I'm not huge fan of using Kontakt for synth sounds, but give MM+ a listen. It's based on a Memorymoog Plus.
http://soundsdivine.com/product/mm/



AllanH said:


> I actually want what does not exist in my price range: a 6+ polyphonic Moog. Bottom line, however, is that I really like the organic and visceral sound that e.g. the Sub37 can create and would primarily use it for bass and leads, and for backing other instruments.
> 
> I would like poly primarily to create ambient sounds, soundscapes, pads, etc.
> 
> Interestingly, and slightly off topic, Moog publishes the architecture in the Sub37 manual. That allows me to think through this is more detail.


----------



## Greg (Oct 30, 2016)

You can get a Prophet 6 desktop for like $1500. I'd strongly consider that, it is one of the most organic, vivid, and playable instruments I've ever used.


----------



## EvilDragon (Oct 30, 2016)

synthpunk said:


> To each his own, but for me Monark is more sterile, analytical, and dry, more like a Voyager than a Model D.

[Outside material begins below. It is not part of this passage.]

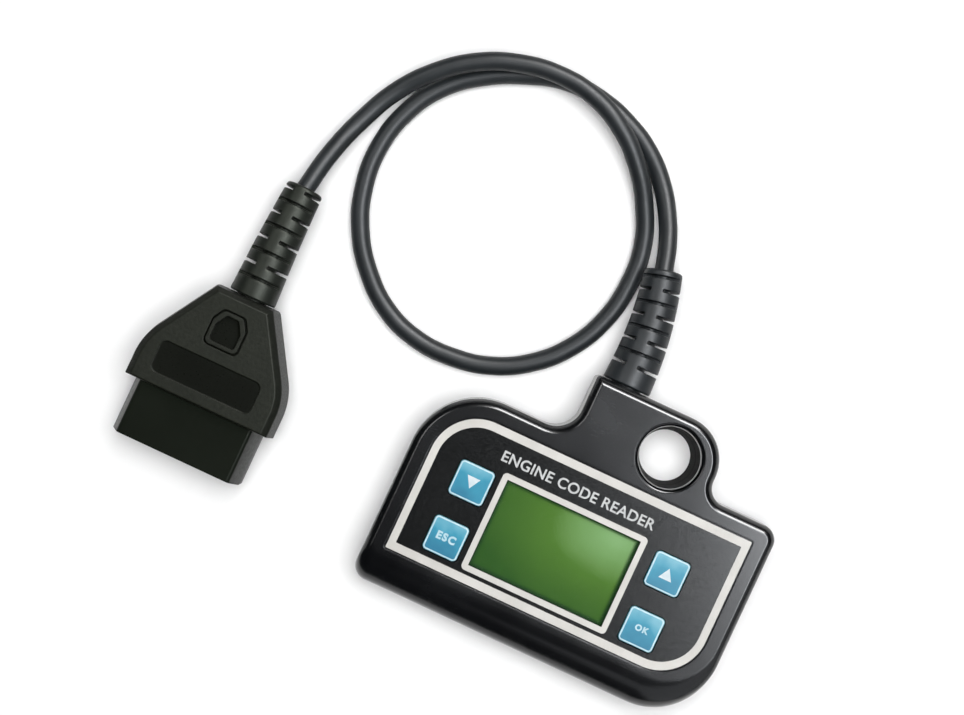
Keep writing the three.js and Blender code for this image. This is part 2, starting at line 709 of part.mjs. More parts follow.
// The lip inside the lower cover's rim, between the insert's flange and the strain relief's.
function plugLip() {
  const layer = (inset, heights) => slab(shapeOf(plugOutline(inset, inset, inset)), heights);
  const seam = [PLUG.middle - GAP / 2, PLUG.middle + GAP / 2];
  const foot = layer(PLUG.wall - 0.5, [seam[0] - LIP.root, seam[0]]);
  const rim = layer(PLUG.wall + 0.1 + GAP, [seam[0] - 0.5, seam[1] + LIP.height]);
  const inside = layer(PLUG.wall + 0.1 + GAP + LIP.thick, [0, PLUG.height]);
  const wide = [PLUG.x - PLUG.half, PLUG.x + PLUG.half];
  const insertRoom = box(wide, [PLUG.front - OVERRUN, CARRIER.back + OVERRUN], [0, PLUG.height]);
  const flangeRoom = box(wide, [12, PLUG.end], [0, PLUG.height]);
  return cut(join(foot, rim), inside, insertRoom, flangeRoom);
}

// The shroud's cross-section, wide below and narrow above, drawn in by `inset`.
function shroudOutline(inset) {
  const half = SHROUD.half - inset;
  const halfTop = SHROUD.halfTop - inset;
  const low = PLUG.middle - SHROUD.height / 2 + inset;
  const high = PLUG.middle + SHROUD.height / 2 - inset;
  const right = [
    new THREE.Vector2(half - 1, low),
    new THREE.Vector2(half - 0.3, low + 0.3),
    new THREE.Vector2(half, low + 1),
    new THREE.Vector2(half, SHROUD.bend),
    new THREE.Vector2(halfTop + 0.25, high - 1),
    new THREE.Vector2(halfTop - 0.2, high - 0.3),
    new THREE.Vector2(halfTop - 1, high),
  ];
  const left = right.map((point) => new THREE.Vector2(-point.x, point.y)).reverse();
  return [...right, ...left].map((point) => point.add(new THREE.Vector2(PLUG.x, 0)));
}

// The five-sided outline of the latch window: a rectangle with its two far corners cut off.
function latchOutline(inset) {
  const half = LATCH.width / 2 - inset;
  const low = LATCH.y - LATCH.height / 2 + inset;
  const high = LATCH.y + LATCH.height / 2 - inset;
  const corners = [
    [-half, low],
    [half, low],
    [half, high - 3.4],
    [half - 2, high],
    [-half + 2, high],
    [-half, high - 3.4],
  ];
  return corners.map(([x, y]) => new THREE.Vector2(LATCH.x + x, y));
}

function plugCovers() {
  const hollow = plugOutline(PLUG.wall + 0.1, PLUG.wall - 0.3, PLUG.wall + 0.2);
  const depths = [PLUG.wall, PLUG.height - PLUG.wall];
  const tools = [
    slab(shapeOf(hollow), depths),
    bar(shapeOf(shroudOutline(-GAP)), [PLUG.front - OVERRUN, PLUG.front + PLUG.wall]),
    postY([PLUG_EXIT.x, PLUG_EXIT.z], RELIEF.neck + GAP, [PLUG.end - 4, PLUG.end + OVERRUN]),
  ];
  const labelArea = around([PLUG_LABEL.x, PLUG_LABEL.y], PLUG_LABEL.width, PLUG_LABEL.height);
  const label = roundedRectangle(labelArea, Array(4).fill(PLUG_LABEL.corner), 4);
  const lip = slab(shapeOf(latchOutline(0)), [PLUG.height - 0.5, PLUG.height + LATCH.lip]);
  const upper = cut(
    join(coverBlank(1), lip),
    ...tools,
    slab(shapeOf(label), [PLUG.height - PLUG_LABEL.depth, PLUG.height + OVERRUN]),
    slab(shapeOf(latchOutline(LATCH.rim)), [PLUG.height - LATCH.depth, PLUG.height + OVERRUN]),
  );
  add("plug_upper_cover", upper, "plug");
  add("plug_lower_cover", join(cut(coverBlank(-1), ...tools), plugLip()), "plug");
}

// Each contact's place in the two rows of eight, as [x, z].
function pinPlace(number) {
  const column = (number - 1) % 8;
  const row = number > 8 ? 1 : -1;
  return [PLUG.x + PIN.pitch * (column - 3.5), PLUG.middle + row * PIN.row];
}

function plugInsert() {
  const front = PLUG.front - SHROUD.length;
  const mouth = bar(shapeOf(shroudOutline(SHROUD.wall)), [front - OVERRUN, CARRIER.front]);
  const shroud = cut(bar(shapeOf(shroudOutline(0)), [front, CARRIER.back - 1.9]), mouth);
  const middle = [PLUG.middle - TONGUE.thick / 2, PLUG.middle + TONGUE.thick / 2];
  const tongue = box([PLUG.x - TONGUE.half, PLUG.x + TONGUE.half], [TONGUE.front, CARRIER.front + 1], middle);
  const flange = bar(shapeOf(shroudOutline(-0.6)), [CARRIER.back - 1.6, CARRIER.back]);
  const slots = PINS.map((number) => {
    const [x, z] = pinPlace(number);
    const halfWidth = PIN.width / 2 + GAP;
    const halfThick = PIN.thick / 2 + GAP;
    const through = [CARRIER.front - OVERRUN, CARRIER.back + OVERRUN];
    return box([x - halfWidth, x + halfWidth], through, [z - halfThick, z + halfThick]);
  });
  const web = bar(shapeOf(shroudOutline(0.5)), [CARRIER.back - 2.5, CARRIER.back - 1]);
  add("plug_insert", cut(join(shroud, tongue, web, flange), ...slots), "plug");
}

// The contacts: flat blades with a chamfered nose.
function contacts() {
  for (const number of PINS) {
    const [x, z] = pinPlace(number);
    const half = PIN.thick / 2;
    const side = [
      [PIN.front, -0.15],
      [PIN.front + 1, -half],
      [PIN.back, -half],
      [PIN.back, half],
      [PIN.front + 1, half],
      [PIN.front, 0.15],
    ].map(([along, up]) => new THREE.Vector2(along, up));
    const blade = new THREE.ExtrudeGeometry(shapeOf(side), { depth: PIN.width, bevelEnabled: false });
    // The blade is drawn along X and stands in Y, so it is turned to run along Y and lie flat in Z.
    blade.translate(0, 0, -PIN.width / 2).rotateX(Math.PI / 2).rotateZ(Math.PI / 2);
    add(`contact_${number}`, blade.translate(x, 0, z), "contact");
  }
}

// The four leads of the cable inside the plug, each to the contact that it serves. They lie two by two
// where they meet the strain relief.
function plugLeads() {
  const served = [
    ["power", 16, 1],
    ["can_low", 14, -1],
    ["can_high", 6, 1],
    ["ground", 5, -1],
  ];
  for (const [name, number, beside] of served) {
    const [pinX, pinZ] = pinPlace(number);
    const x = PLUG_EXIT.x + (beside * LEAD.pitch) / 2;
    const rise = Math.sign(pinZ - PLUG.middle);
    const curve = curveThrough([
      [pinX, PIN.back + GAP, pinZ],
      [pinX, PIN.back + 4, pinZ],
      [(pinX + x) / 2, 3, PLUG.middle + rise * 2],
      [x, 9, PLUG.middle + rise * 0.9],
      [x, 12.7, PLUG.middle + rise * 0.9],
    ]);
    add(`plug_lead_${name}`, tube(curve, LEAD.diameter, 6, 10), LEAD_FINISH[name]);
  }
}

backShell();
frontShell();
caseScrews();
faceOverlay();
keysAndSwitches();
displayStack();
mainBoard();
components();
boardConnector();
boardLeads();
cableAndReliefs();
plugCovers();
plugInsert();
contacts();
plugLeads();

export default object;
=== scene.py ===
import json
import math

import bmesh
import bpy
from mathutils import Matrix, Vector


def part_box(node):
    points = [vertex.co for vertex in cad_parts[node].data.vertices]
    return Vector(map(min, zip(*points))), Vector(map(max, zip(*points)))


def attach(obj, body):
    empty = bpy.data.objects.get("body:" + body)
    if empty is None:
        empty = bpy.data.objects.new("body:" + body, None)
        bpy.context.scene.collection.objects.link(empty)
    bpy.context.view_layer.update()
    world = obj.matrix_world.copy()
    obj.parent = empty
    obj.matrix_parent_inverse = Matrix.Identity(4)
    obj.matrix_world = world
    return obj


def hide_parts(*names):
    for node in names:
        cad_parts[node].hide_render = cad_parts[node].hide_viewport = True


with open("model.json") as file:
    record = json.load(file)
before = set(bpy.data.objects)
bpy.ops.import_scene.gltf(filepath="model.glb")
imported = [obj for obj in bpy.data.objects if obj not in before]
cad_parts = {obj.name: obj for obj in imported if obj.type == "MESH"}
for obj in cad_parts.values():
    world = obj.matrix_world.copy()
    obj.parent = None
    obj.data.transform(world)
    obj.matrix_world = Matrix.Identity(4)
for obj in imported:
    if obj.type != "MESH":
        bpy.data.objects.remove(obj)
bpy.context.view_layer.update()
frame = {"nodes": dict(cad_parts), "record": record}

# Lengths are in millimetres in the CAD model's frame, and `mesh_piece` turns them into metres.
MM = 0.001


def box_mm(node):
    """A CAD node's lowest and highest corners in millimetres."""
    low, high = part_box(node)
    return low / MM, high / MM


# ---- Sizes: what the CAD model's boxes don't say ----

CASE_LOW, CASE_HIGH = box_mm("front_shell")
LIP_TOP = box_mm("back_shell")[1].z
SEAM_LOW = 9.35  # the back shell's rim, below the lip that stands up inside the front shell
WALL = 2.2

# The case's outline: the body's upper edge, the neck's and the ring's sides, and each corner's radius.
CASE_SHOULDER = 21.7
NECK_LEFT, NECK_ROOM_RIGHT = -12.8, 4.6
RING_RIGHT = 29.7
CORNER = dict(bottom_left=4.4, bottom_right=18.9, top_right=4.6, ring_inner=5.0, ring=12.7)
CORNER.update(neck_top=1.2, neck_inner=7.6, top_left=20.35)

# How the front turns in: the edge of its face, and the wide slope below the face. The back's edge is
# in pairs of a height and how far the outline is drawn in there.
EDGE_START, EDGE_DRAFT, EDGE_WIDTH, EDGE_POWER = 17.4, 0.2, 2.3, 1.6
SLOPE_START, SLOPE_WIDTH, SLOPE_POWER = 13.0, 9.9, 2.0
BACK_EDGE = [(0, 1.7), (0.12, 1.2), (0.4, 0.72), (0.8, 0.4), (1.3, 0.18), (1.9, 0.05), (2.6, 0)]
SOFT_EDGE = 0.14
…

Hrm, I'm not hearing it, at all. Monark is a true replica of an early Mini, I wouldn't call it sterile even if I were madly drunk


----------



## synthpunk (Oct 30, 2016)

I have access to a Model D at work and will make some audio comparisons over the holidays for you Mario.


----------



## AllanH (Oct 31, 2016)

Thanks to everyone for all the fantastic feedback. I'll wait until the Deepmind12 is out and then take a trip to Los Angeles to play and hear the instruments. That's probably the only realistic next step.


----------



## EvilDragon (Oct 31, 2016)

synthpunk said:


> I have access to a Model D at work and will make some audio comparisons over the holidays for you Mario.



If it's not an early serial number (<2500), you don't have to bother


----------



## gsilbers (Oct 31, 2016)

synthpunk said:


> Minilogue has 4 voice polyphony but can be on the thinner sounding side. There is allot of bang for the buck.
> 
> The Moog 37 is fatter sounding and the better instrument IMHO but also near twice the cost.
> 
> ...



I am thinking on the deepmind but listening to the demos, its sounds more "synthy" or "nice" along the lines of juno (which is what they are going for) and the sub37 sound more "raw-ish" and aggressive.
both of course are very useful, but im on the fence on these. my wife is from Asheville so that miiight sway to the sub37


----------



## synthpunk (Oct 31, 2016)

Trumansburg all the way Mario, but it takes a hour to warm up 

Gsilbers, excellent points! And the sequencer alone makes the Sub37 fun to play.

Allan, If I wanted a cheap 6 voice poly now I would grab a used Matrix 1000/6/6R. DCO's and you need a good editor but lots of potential. Keep a eye out on Craigslist and Reverb. There is also new 3rd party os available that Matt turned me onto that makes it a very cool, controllable machine.

You can get a good idea of the DM-12 from this new video that Ben Crossland did. *http://tinyurl.com/jo8akmk*



EvilDragon said:


> If it's not an early serial number (<2500), you don't have to bother


----------



## EvilDragon (Oct 31, 2016)

synthpunk said:


> Trumansburg all the way Mario, but it takes a hour to warm up



Indeed, as is the case with most vintage VCO analogs


----------